[WORK INSTRUCTIONS] Write out, exactly as they appear, only the lines running from the line with "Write the JSON" to the final line of the listing; include both.

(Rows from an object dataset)
----

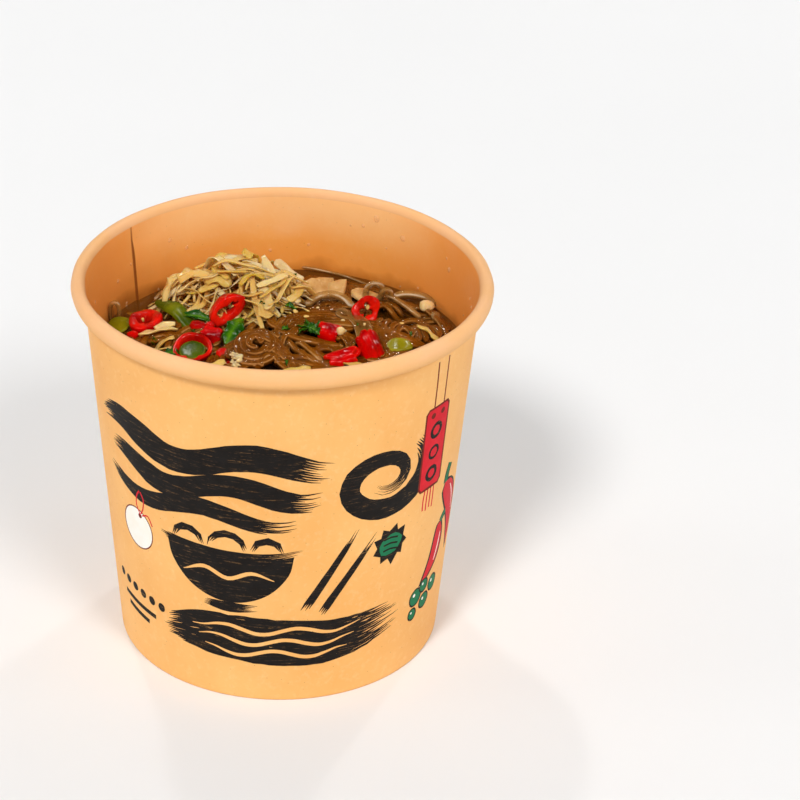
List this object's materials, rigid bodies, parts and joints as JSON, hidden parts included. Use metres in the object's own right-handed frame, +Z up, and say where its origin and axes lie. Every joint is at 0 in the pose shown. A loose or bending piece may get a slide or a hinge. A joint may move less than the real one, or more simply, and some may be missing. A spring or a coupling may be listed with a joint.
{
  "type": "instant noodle cup",
  "caption": "Open kraft paper cup with a rolled rim, filled with broth, glass noodles, shredded cabbage, chili and pepper pieces.",
  "frame": {"origin": "centre of the ring that the cup stands on, at the bottom", "axes": "+Z up along the cup's axis, -Y towards the printed front, +X to the right seen from the front"},
  "size_m": [0.118, 0.118, 0.112],
  "materials": {
    "kraft_board": "coated kraft paper board, printed outside with flat black, red, white and green",
    "broth": "clear dark brown broth with oil on its surface",
    "glass_noodle": "wet translucent starch noodles, amber brown",
    "cabbage": "wet pale cream to yellow-green shreds and flakes",
    "chili": "wet glossy red pepper skin and flesh",
    "green_pepper": "wet dark green pepper skin and leaf",
    "olive_pepper": "wet yellow-green pepper flesh"
  },
  "bodies": {
    "root": {"cup_wall": "kraft_board", "cup_base": "kraft_board", "broth": "broth", "noodle_heap": "glass_noodle", "cabbage_heap": "cabbage", "white_stalk": "cabbage", "cabbage_chip_a": "cabbage", "cabbage_chip_b": "cabbage", "cabbage_chip_c": "cabbage", "cabbage_chip_front": "cabbage", "chili_ring_left": "chili", "chili_ring_long": "chili", "chili_ring_large": "chili", "chili_ring_right": "chili", "chili_ring_front_a": "chili", "chili_ring_front_b": "chili", "chili_lump_mid": "chili", "chili_piece_centre": "chili", "chili_piece_front": "chili", "chili_fold_right": "chili", "chili_slice_near": "chili", "pepper_disc": "green_pepper", "green_strip_left": "green_pepper", "green_strip_front": "green_pepper", "green_leaf_centre": "green_pepper", "pepper_slice_left": "olive_pepper", "pepper_slice_right": "olive_pepper", "pepper_slice_front": "olive_pepper"}
  },
  "joints": []
}
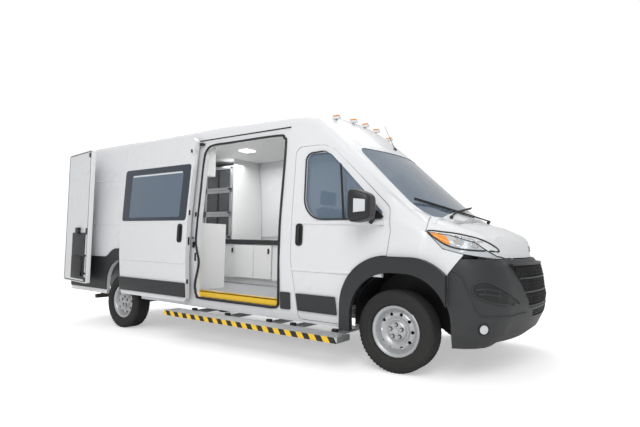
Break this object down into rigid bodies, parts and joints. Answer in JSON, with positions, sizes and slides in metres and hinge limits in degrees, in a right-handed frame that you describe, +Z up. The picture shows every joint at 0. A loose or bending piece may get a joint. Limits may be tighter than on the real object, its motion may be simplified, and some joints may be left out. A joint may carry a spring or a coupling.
{
  "type": "mobile clinic",
  "caption": "Long high-roof panel van fitted out as a walk-in clinic, with a sliding side door, side step, twin rear doors, cabinets and locker rack.",
  "frame": {"origin": "on the ground, midway along the overall length and width", "axes": "+X forward, +Y to the vehicle's left, +Z up"},
  "size_m": [6.4502, 2.5826, 2.6408],
  "materials": {
    "aluminium": "brushed",
    "black_plastic": "matte",
    "black_top": "satin",
    "cast_iron": "matte",
    "chassis_steel": "satin",
    "dark_plastic": "matte",
    "laminate": "satin",
    "lamp_lens": "polished",
    "red_lens": "polished",
    "seat_fabric": "matte",
    "tinted_glass": "polished",
    "tyre": "matte",
    "vinyl_floor": "satin",
    "wheel_silver": "satin",
    "white_paint": "gloss",
    "yellow_paint": "gloss"
  },
  "bodies": {
    "body": {"arch_flares": "dark_plastic", "base_cabinet": "laminate", "cab_frame": "white_paint", "countertop": "black_top", "dashboard": "dark_plastic", "driver_seat": "seat_fabric", "engine": "cast_iron", "exhaust": "chassis_steel", "floor_pan": "vinyl_floor", "front_bumper": "dark_plastic", "front_fenders": "white_paint", "fuel_tank": "black_plastic", "grab_bar": "yellow_paint", "grille": "black_plastic", "half_partition": "laminate", "headlights": "lamp_lens", "left_side_panel": "white_paint", "locker_rack": "aluminium", "overhead_cabinet": "laminate", "passenger_seat": "seat_fabric", "rear_axle": "chassis_steel", "rear_frame": "white_paint", "right_side_panel": "white_paint", "roof_panel": "white_paint", "side_mouldings": "dark_plastic", "side_step": "aluminium", "sliding_door": "white_paint", "sliding_door_window": "tinted_glass", "tail_lights": "red_lens", "tall_cabinet": "laminate", "tow_hitch": "chassis_steel", "wheel_liners": "black_plastic", "windscreen": "tinted_glass"},
    "hood": {"hood": "white_paint"},
    "front_right_door": {"front_right_door": "white_paint", "front_right_window": "tinted_glass", "right_mirror": "black_plastic"},
    "front_left_door": {"front_left_door": "white_paint", "front_left_window": "tinted_glass", "left_mirror": "black_plastic"},
    "rear_right_door": {"rear_right_door": "white_paint"},
    "rear_left_door": {"rear_left_door": "white_paint"},
    "front_right_knuckle": {"front_right_knuckle": "chassis_steel"},
    "front_left_knuckle": {"front_left_knuckle": "chassis_steel"},
    "front_right_wheel": {"front_right_tyre": "tyre", "front_right_rim": "wheel_silver"},
    "front_left_wheel": {"front_left_tyre": "tyre", "front_left_rim": "wheel_silver"},
    "rear_right_wheel": {"rear_right_tyre": "tyre", "rear_right_rim": "wheel_silver"},
    "rear_left_wheel": {"rear_left_tyre": "tyre", "rear_left_rim": "wheel_silver"},
    "steering_wheel": {"steering_wheel": "black_plastic"},
    "right_cabinet_door": {"right_cabinet_door": "laminate"},
    "left_cabinet_door": {"left_cabinet_door": "laminate"}
  },
  "joints": [
    {"name": "right_steer", "type": "hinge", "parent": "body", "child": "front_right_knuckle", "pos_m": [2.21566, -0.835, 0.354], "axis": [0, 0, 1], "range_deg": [-35, 35]},
    {"name": "front_right_spin", "type": "hinge", "parent": "front_right_knuckle", "child": "front_right_wheel", "pos_m": [2.21566, -0.905, 0.354], "axis": [0, 1, 0], "continuous": true},
    {"name": "rear_right_spin", "type": "hinge", "parent": "body", "child": "rear_right_wheel", "pos_m": [-1.81934, -0.905, 0.354], "axis": [0, 1, 0], "continuous": true},
    {"name": "left_steer", "type": "hinge", "parent": "body", "child": "front_left_knuckle", "pos_m": [2.21566, 0.835, 0.354], "axis": [0, 0, 1], "range_deg": [-35, 35]},
    {"name": "front_left_spin", "type": "hinge", "parent": "front_left_knuckle", "child": "front_left_wheel", "pos_m": [2.21566, 0.905, 0.354], "axis": [0, 1, 0], "continuous": true},
    {"name": "rear_left_spin", "type": "hinge", "parent": "body", "child": "rear_left_wheel", "pos_m": [-1.81934, 0.905, 0.354], "axis": [0, 1, 0], "continuous": true},
    {"name": "hood_hinge", "type": "hinge", "parent": "body", "child": "hood", "pos_m": [2.49115, 0, 1.33229], "axis": [0, 1, 0], "range_deg": [-50, 0]},
    {"name": "right_door_hinge", "type": "hinge", "parent": "body", "child": "front_right_door", "pos_m": [2.17938, -1.036, 0.95006], "axis": [0.0253, 0, 0.9997], "range_deg": [0, 68]},
    {"name": "left_door_hinge", "type": "hinge", "parent": "body", "child": "front_left_door", "pos_m": [2.17938, 1.036, 0.95006], "axis": [0.0253, 0, 0.9997], "range_deg": [-68, 0]},
    {"name": "rear_right_hinge", "type": "hinge", "parent": "body", "child": "rear_right_door", "pos_m": [-3.25676, -0.925, 1.48779], "axis": [0.0253, 0, 0.9997], "range_deg": [-262, 0]},
    {"name": "rear_left_hinge", "type": "hinge", "parent": "body", "child": "rear_left_door", "pos_m": [-3.25676, 0.925, 1.48779], "axis": [0.0253, 0, 0.9997], "range_deg": [-262, 0]},
    {"name": "steering_turn", "type": "hinge", "parent": "body", "child": "steering_wheel", "pos_m": [1.89463, 0.42, 1.0823], "axis": [-0.4779, 0, 0.8784], "range_deg": [-560, 560]},
    {"name": "right_cabinet_hinge", "type": "hinge", "parent": "body", "child": "right_cabinet_door", "pos_m": [-0.20592, 0.192, 0.81037], "axis": [0.0253, 0, 0.9997], "range_deg": [0, 100]},
    {"name": "left_cabinet_hinge", "type": "hinge", "parent": "body", "child": "left_cabinet_door", "pos_m": [-0.8987, 0.192, 0.82791], "axis": [0.0253, 0, 0.9997], "range_deg": [-100, 0]}
  ],
  "couplings": [
    {"joint": "right_steer", "follows": "left_steer", "ratio": 1},
    {"joint": "steering_turn", "follows": "left_steer", "ratio": 15}
  ]
}
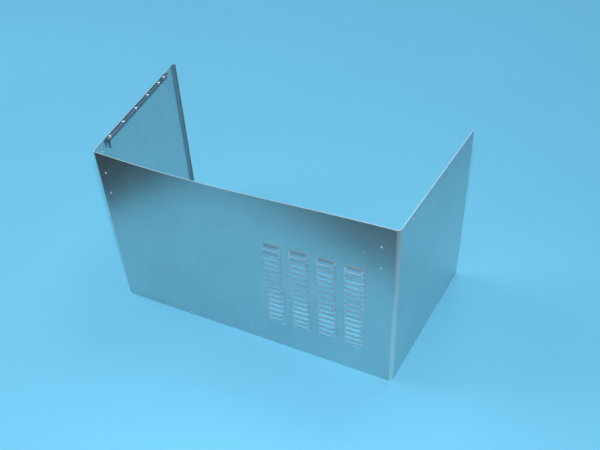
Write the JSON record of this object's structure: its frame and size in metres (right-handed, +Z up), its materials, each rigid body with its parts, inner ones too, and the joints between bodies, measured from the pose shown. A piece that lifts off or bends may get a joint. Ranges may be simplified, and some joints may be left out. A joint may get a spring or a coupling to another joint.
{
  "type": "sheet metal chassis",
  "caption": "U-shaped sheet metal chassis wrap: louvred front panel, two wings, a return flange, and an angle strip with small screws under one top edge.",
  "frame": {"origin": "middle of the front panel's lower edge, at mid thickness of its sheet", "axes": "+X along the front panel to its louvred end, +Y back into the box, +Z up"},
  "size_m": [0.573, 0.3104, 0.3],
  "materials": {
    "sheet_metal": "satin zinc-plated sheet",
    "strip_metal": "satin zinc-plated strip, a little darker",
    "screw_metal": "bright plated"
  },
  "bodies": {
    "root": {"folded_wrap": "sheet_metal", "angle_strip": "strip_metal", "end_clip": "strip_metal", "strip_screws": "screw_metal"}
  },
  "joints": []
}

----

[RESPONSE TO THIS TASK]
Write the JSON record of this object's structure: its frame and size in metres (right-handed, +Z up), its materials, each rigid body with its parts, inner ones too, and the joints between bodies, measured from the pose shown. A piece that lifts off or bends may get a joint. Ranges may be simplified, and some joints may be left out. A joint may get a spring or a coupling to another joint.
{
  "type": "sheet metal chassis",
  "caption": "U-shaped sheet metal chassis wrap: louvred front panel, two wings, a return flange, and an angle strip with small screws under one top edge.",
  "frame": {"origin": "middle of the front panel's lower edge, at mid thickness of its sheet", "axes": "+X along the front panel to its louvred end, +Y back into the box, +Z up"},
  "size_m": [0.573, 0.3104, 0.3],
  "materials": {
    "sheet_metal": "satin zinc-plated sheet",
    "strip_metal": "satin zinc-plated strip, a little darker",
    "screw_metal": "bright plated"
  },
  "bodies": {
    "root": {"folded_wrap": "sheet_metal", "angle_strip": "strip_metal", "end_clip": "strip_metal", "strip_screws": "screw_metal"}
  },
  "joints": []
}